La investigación de Vandemoortele demuestra que como consecuencia de las políticas de ajuste inspiradas por el FMI durante los años ochenta los salarios reales disminuyeron en un 30%. Los trabajos de Duruflé y de Sandbrook permiten sostener que cuando las poblaciones africanas trataron de volver a una agricultura de subsistencia era demasiado tarde: así quedaron sin su sistema tradicional y sin poder ganarse la vida en el mercado mundial. En esas condiciones, los Gobiernos (intermediarios con el resto del mundo y acumuladores de la riqueza local) se convirtieron en las únicas fuentes de capital y de empleo. Por ello, el control del Estado, por cualquier medio, se convirtió en un problema de supervivencia. Las sociedades se partieron en grupos definidos por identidades étnicas en base a las cuales organizar el asalto al poder.
El reparto de los escasos bienes se hizo tanto más rentable cuanta más población podía excluirse del reparto. Así se fueron quebrando las frágiles solidaridades interétnicas a las que se había llegado en el momento de la independencia en los países arbitrariamente creados durante la descolonización y en los que se mezclaron culturas y territorios sin lazos históricos. El clientelismo político y la falta de controles democráticos permitió el saqueo de los recursos públicos por presidentes-dictadores y jerarcas militares: Mobutu tiene una fortuna personal de unos 5.000 millones de dólares, casi equivalente a toda la deuda externa de Zaire, ese otrora relativamente próspero país hoy en vías de rápida desintegración social y regional.

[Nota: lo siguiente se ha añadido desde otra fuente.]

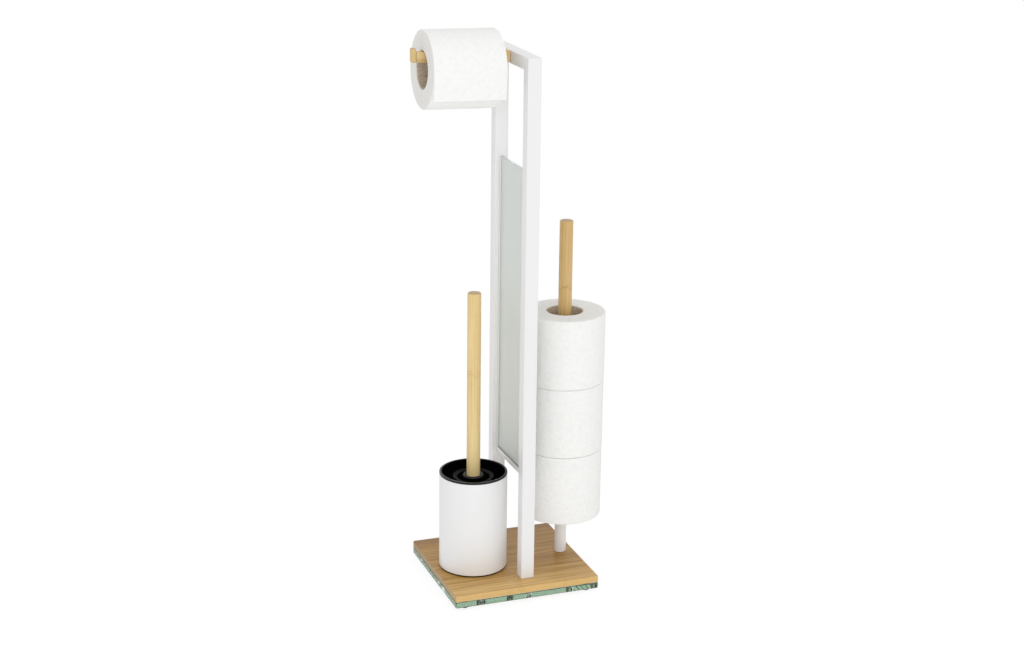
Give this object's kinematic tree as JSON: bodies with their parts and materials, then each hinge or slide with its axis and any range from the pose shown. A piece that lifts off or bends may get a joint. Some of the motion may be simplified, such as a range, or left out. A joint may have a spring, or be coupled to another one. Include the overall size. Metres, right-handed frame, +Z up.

Americanos y soviéticos se dedicaron a situar sus peones en cada país, contribuyendo a las conspiraciones y guerras civiles en que se sumieron la mayoría de países africanos. Cada país europeo practicó su política de tutela en la medida que pudo, menos por intereses inmediatos que por nostalgia colonial. Francia, en particular, se dedicó a armar a cuantos Gobiernos le rindieron pleitesía, entre ellos al Ejército hutu-ruandés, que inició las matanzas de tutsis. Pero recordemos que el odio hutu contra los tutsis proviene de la utilización de estos últimos por Bélgica, Alemania e Inglaterra, durante su belle époque, como minoría relativamente occidentalizada a la que se promocionó en la administración colonial. Las enemistades ancestrales se convierten en plataformas de movilización para controlar trozos de Estado, como única forma de acceso a recursos cada vez más escasos y como fuentes de control de la ayuda internacional convertida en la principal conexión con la economía mundial.